How the Weekly To-Do List Builder Works
Begin by selecting your active working days. Not everyone works Monday to Friday - shift workers, freelancers, and part-timers can customise which days they're planning for. Then set an estimated capacity for each day. Some days have meetings stacked back-to-back, leaving less room for task work. Others are wide open.
Add your tasks with optional priority levels and estimated time. The builder helps you distribute them across the week based on urgency, importance, and how much bandwidth each day has. The result is a balanced weekly plan where Monday isn't overloaded and Friday isn't empty.
You can also designate recurring tasks - things you do every week like status reports, invoice processing, or gym sessions. Set them once and they appear automatically in your weekly template.

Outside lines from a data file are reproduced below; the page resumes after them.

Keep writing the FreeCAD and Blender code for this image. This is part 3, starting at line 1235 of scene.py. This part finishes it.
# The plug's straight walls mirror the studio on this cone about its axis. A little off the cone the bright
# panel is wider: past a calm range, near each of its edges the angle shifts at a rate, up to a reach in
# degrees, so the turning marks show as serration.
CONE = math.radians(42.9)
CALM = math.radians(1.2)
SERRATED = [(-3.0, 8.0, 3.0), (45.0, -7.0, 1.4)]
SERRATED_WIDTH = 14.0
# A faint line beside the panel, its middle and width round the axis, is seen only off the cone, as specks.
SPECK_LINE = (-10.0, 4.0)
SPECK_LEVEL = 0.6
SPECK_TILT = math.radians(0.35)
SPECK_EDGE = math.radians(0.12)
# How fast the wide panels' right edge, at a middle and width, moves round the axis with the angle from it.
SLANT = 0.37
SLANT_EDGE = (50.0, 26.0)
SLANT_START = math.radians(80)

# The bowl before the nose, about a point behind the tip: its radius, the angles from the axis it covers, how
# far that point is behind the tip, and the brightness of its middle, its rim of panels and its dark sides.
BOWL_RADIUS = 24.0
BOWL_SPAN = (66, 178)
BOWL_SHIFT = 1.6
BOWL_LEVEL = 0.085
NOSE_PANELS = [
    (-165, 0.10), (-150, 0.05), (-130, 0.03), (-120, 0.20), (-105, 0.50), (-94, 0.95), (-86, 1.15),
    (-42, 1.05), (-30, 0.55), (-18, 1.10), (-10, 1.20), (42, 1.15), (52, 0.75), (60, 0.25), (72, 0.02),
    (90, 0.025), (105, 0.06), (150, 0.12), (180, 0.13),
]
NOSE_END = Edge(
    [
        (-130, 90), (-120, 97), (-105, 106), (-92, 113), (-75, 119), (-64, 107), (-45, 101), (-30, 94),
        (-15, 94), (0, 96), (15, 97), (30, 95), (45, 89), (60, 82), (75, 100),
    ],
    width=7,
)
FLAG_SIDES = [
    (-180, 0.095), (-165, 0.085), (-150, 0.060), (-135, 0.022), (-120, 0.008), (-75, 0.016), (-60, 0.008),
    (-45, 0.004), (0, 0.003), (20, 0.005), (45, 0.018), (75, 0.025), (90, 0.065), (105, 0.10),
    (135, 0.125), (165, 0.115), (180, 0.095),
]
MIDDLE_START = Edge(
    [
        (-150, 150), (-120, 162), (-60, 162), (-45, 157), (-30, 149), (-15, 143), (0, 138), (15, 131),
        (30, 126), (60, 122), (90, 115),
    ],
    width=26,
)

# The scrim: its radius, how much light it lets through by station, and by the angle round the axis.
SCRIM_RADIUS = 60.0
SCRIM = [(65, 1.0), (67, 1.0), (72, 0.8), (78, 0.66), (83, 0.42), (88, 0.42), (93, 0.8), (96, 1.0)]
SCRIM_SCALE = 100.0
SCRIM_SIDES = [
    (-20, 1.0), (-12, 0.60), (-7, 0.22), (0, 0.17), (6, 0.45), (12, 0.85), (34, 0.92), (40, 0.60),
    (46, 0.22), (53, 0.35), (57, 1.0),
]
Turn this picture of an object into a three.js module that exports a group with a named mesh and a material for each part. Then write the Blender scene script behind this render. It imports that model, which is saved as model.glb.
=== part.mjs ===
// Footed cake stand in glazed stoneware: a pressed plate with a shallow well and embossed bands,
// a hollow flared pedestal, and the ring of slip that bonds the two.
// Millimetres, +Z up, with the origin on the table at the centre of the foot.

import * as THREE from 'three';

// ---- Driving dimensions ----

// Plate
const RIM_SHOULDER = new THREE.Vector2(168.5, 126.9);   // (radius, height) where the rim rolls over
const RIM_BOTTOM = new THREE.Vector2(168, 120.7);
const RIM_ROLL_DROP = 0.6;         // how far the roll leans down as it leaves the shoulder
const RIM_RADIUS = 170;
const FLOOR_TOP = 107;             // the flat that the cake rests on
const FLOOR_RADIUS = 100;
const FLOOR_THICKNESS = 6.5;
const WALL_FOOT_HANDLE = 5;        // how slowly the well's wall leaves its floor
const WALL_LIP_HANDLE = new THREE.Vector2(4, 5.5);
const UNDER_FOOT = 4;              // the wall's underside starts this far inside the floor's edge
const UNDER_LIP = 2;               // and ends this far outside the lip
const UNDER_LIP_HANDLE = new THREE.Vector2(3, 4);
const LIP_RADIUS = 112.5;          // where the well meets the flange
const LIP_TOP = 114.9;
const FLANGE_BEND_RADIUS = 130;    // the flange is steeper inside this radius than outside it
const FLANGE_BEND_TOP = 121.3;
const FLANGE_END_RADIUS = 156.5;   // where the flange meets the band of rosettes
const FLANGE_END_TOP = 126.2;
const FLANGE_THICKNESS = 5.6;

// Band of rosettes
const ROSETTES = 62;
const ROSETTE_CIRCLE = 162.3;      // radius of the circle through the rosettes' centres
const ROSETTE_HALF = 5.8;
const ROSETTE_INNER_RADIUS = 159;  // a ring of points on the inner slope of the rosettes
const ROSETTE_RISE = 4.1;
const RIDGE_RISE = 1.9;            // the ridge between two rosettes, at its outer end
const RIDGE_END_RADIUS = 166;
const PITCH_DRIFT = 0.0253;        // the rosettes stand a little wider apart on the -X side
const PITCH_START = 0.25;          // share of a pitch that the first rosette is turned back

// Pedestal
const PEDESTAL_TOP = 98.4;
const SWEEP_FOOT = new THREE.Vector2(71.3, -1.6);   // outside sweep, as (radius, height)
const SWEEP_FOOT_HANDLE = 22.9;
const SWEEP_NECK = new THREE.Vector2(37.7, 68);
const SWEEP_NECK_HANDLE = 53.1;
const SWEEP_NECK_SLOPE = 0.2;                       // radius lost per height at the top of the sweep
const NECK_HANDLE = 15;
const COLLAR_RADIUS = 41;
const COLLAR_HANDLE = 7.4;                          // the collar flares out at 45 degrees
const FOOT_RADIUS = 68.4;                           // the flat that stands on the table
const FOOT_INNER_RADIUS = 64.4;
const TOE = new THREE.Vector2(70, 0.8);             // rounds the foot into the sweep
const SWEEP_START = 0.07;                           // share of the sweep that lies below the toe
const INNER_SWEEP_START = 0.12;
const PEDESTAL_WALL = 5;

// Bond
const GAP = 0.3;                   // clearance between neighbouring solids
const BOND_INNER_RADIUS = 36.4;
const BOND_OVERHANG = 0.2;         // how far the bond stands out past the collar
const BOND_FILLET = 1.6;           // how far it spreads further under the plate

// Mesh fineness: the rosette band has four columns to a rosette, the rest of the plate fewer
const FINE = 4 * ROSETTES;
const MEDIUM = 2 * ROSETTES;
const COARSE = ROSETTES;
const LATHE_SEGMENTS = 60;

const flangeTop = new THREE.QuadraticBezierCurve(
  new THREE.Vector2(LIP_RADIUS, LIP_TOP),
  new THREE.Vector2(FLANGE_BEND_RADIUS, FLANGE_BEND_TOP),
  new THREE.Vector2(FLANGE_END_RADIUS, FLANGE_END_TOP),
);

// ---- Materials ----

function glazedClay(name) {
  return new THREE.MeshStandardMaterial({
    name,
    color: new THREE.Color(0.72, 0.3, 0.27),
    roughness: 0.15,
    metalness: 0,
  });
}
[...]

Why Weekly Planning Beats Daily Planning
Daily planning gives you tunnel vision. You focus on today's fires and lose sight of what needs to happen by Thursday. Weekly planning provides enough horizon to sequence tasks intelligently. That report due Friday? Start the research on Tuesday, draft on Wednesday, review on Thursday. The weekly to-do list makes that flow visible.
Weekly planning also accounts for energy patterns. Most people are sharpest on Tuesday and Wednesday mornings. Saving your most demanding cognitive work for those slots - and putting admin tasks on Friday afternoon - dramatically improves output quality without working longer hours.
Who Should Use This?
Knowledge workers with varied responsibilities thrive with weekly planning. If your role involves project work, meetings, emails, and creative tasks, a structured weekly list prevents any one category from consuming all your time.

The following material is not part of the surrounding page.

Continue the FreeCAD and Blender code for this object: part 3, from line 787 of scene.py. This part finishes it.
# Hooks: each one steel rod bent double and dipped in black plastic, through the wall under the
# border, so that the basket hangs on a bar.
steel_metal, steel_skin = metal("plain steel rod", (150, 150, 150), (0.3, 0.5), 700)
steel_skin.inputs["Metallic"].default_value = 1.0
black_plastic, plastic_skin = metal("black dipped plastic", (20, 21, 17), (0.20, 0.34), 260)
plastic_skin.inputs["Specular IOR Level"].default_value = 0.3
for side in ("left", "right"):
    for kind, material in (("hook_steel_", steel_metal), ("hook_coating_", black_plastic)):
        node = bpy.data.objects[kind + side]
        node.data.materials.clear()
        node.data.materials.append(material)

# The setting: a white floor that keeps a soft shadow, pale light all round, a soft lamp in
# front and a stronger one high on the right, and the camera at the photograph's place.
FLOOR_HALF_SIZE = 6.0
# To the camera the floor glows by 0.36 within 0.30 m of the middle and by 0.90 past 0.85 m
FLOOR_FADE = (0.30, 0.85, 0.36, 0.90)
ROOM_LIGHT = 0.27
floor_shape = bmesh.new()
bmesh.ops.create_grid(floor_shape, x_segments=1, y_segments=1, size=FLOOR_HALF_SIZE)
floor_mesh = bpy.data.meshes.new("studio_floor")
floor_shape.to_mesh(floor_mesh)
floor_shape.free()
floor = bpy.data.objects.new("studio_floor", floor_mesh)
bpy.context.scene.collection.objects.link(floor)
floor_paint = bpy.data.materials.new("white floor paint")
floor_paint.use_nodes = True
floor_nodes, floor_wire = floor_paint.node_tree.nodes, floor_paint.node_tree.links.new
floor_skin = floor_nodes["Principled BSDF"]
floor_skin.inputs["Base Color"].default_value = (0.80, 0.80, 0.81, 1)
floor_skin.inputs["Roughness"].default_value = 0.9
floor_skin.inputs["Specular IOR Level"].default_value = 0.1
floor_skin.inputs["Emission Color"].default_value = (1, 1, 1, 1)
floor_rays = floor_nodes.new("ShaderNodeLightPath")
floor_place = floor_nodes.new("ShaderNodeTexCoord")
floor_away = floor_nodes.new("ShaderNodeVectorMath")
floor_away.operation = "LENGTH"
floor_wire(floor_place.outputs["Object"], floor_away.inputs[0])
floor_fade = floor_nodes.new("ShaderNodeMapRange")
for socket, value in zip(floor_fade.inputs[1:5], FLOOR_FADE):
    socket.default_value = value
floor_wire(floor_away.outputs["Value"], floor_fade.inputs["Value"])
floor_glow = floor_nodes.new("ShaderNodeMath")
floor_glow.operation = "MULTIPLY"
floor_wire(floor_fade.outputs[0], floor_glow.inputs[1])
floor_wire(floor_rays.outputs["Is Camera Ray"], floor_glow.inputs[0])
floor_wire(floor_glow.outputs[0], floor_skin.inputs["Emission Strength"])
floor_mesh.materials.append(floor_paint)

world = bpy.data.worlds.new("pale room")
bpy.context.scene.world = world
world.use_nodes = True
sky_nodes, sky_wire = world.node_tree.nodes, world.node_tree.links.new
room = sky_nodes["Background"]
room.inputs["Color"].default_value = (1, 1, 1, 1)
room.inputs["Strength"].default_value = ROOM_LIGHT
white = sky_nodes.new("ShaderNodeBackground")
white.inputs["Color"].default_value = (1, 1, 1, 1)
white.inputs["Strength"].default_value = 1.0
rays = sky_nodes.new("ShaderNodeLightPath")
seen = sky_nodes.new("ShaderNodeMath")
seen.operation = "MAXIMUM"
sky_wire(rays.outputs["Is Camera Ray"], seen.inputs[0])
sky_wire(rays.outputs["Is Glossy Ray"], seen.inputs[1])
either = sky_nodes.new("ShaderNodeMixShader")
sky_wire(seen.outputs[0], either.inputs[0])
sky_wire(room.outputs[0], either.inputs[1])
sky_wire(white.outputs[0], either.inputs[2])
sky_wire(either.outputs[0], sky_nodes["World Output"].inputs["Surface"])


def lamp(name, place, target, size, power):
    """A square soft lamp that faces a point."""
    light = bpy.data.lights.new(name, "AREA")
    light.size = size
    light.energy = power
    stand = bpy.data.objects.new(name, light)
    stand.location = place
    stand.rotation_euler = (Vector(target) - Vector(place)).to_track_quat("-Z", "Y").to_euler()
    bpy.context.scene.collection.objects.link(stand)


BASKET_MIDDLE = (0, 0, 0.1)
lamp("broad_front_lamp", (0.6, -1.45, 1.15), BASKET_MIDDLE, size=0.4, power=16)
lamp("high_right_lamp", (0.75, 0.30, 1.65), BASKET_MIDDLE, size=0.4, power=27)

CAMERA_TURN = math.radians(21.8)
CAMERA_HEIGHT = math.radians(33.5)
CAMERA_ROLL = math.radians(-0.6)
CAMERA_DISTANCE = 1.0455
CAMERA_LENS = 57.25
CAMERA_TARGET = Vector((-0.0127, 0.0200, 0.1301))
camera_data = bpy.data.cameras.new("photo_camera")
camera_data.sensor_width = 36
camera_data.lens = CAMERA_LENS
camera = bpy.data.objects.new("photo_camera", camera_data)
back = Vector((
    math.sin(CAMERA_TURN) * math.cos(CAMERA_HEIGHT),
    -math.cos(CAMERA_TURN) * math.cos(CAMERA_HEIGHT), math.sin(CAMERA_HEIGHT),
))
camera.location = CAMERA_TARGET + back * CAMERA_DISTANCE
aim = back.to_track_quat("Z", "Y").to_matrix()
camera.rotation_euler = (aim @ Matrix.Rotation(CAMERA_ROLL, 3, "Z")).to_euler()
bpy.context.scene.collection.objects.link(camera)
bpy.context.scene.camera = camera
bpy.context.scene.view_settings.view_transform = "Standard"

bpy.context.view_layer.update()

Students managing multiple courses and assignments benefit from seeing the full week ahead. When three deadlines land in the same week, spreading preparation across earlier days is the only way to avoid an all-nighter.
Freelancers juggling multiple clients need weekly visibility. Client A's deliverable, Client B's revisions, Client C's onboarding call, plus your own admin and marketing - the Weekly To-Do List Builder ensures nothing slips between the cracks.
Parents balancing work and family commitments find weekly planning essential. School pickups, after-school activities, meal planning, and work deadlines all compete for the same hours. Seeing everything on one weekly view reveals conflicts before they become crises.
Practical Tips for Weekly List Success
Do your weekly planning on Sunday evening or Monday morning. Spend 15-20 minutes reviewing what's ahead, checking deadlines, and distributing tasks. This single habit pays for itself many times over during the week.
Be honest about capacity. A common mistake is cramming 12 hours of tasks into an 8-hour day. Leave buffer space - unexpected things will come up, and your list needs to absorb them without collapsing. Aim to schedule about 60-70% of your available time and leave the rest as flex.
Review and adjust mid-week. Wednesday is a natural checkpoint. Are you on track? Has anything shifted? A brief mid-week review keeps the plan alive rather than letting it become a stale document you stopped looking at on Tuesday.
Celebrate completions. There's genuine psychological satisfaction in checking things off, and the Weekly To-Do List Builder makes that visible. Ending the week with most items completed builds momentum and confidence heading into the next one.